Cryptocurrency is digital currency, or a “digital representation of value,” as the IRS puts it. You can’t see it, hold it in your hand, or put it in your wallet. Cryptocurrencies are subject to taxes. Generally, the IRS considers there are taxable and non-taxable events that will determine whether or not you have to report capital gains or losses on your tax return.
Taxable events include
✔ Converting cryptocurrency to fiat currency (like the US dollar).
✔ Trading cryptocurrency with another cryptocurrency.
✔ Earning cryptocurrency for providing services.
✔ Purchasing goods and services with cryptocurrency.
✔ Gifting cryptocurrency (above certain thresholds).
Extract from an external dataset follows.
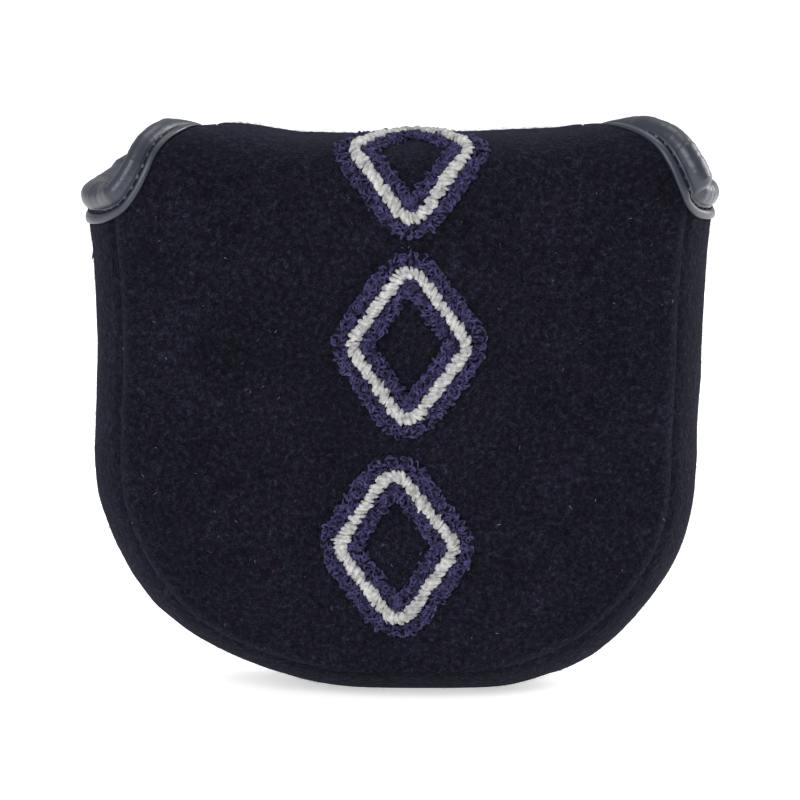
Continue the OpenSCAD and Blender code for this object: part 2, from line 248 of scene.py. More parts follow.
class Pile:
    """Many small meshes gathered into one."""

    def __init__(self):
        self.verts, self.faces, self.count = [], [], 0

    def add(self, verts, faces):
        self.verts.append(np.asarray(verts, float))
        self.faces.extend([[int(i) + self.count for i in f] for f in faces])
        self.count += len(verts)

    def build(self, name, material, smooth_shade=True):
        return build(name, np.concatenate(self.verts), self.faces, material, smooth_shade)


def in_polygon(points, border):
    found = np.zeros(len(points), bool)
    a, b = border, np.roll(border, -1, axis=0)
    for (x0, y0), (x1, y1) in zip(a, b):
        if y0 == y1:
            continue
        crossing = (points[:, 1] < y0) != (points[:, 1] < y1)
        at = x0 + (points[:, 1] - y0) * (x1 - x0) / (y1 - y0)
        found ^= crossing & (points[:, 0] < at)
    return found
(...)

✔ Selling a cryptocurrency on 1 exchange, and then purchasing that same cryptocurrency on another exchange.
Non-taxable events include
✔ Buying cryptocurrency with fiat currency.
✔ Donating cryptocurrency to a tax-exempt organization (you may be eligible for a charitable deduction).
✔ Gifting cryptocurrency (subject to some limits).
✔ Transferring cryptocurrency between wallets that you control, as long as no assets are bought or sold.
✔ Coins or tokens allocated in an airdrop or fork are not taxed until they are sold.
As you can see from this article, there are so many ways to define, regulate and tax cryptocurrencies, and many countries are currently in the process of developing these standards. We expect many more countries to issue rules and seek to tax these transactions in the coming years. They may follow the framework set by countries with well-defined guidelines, such as the U.S., or go in a completely different direction. This is a rapidly evolving field that will require constant vigilance.
Disclaimer: This material has been written for informational purposes only, and is not intended to provide, and should not be relied on for, tax, legal or accounting advice.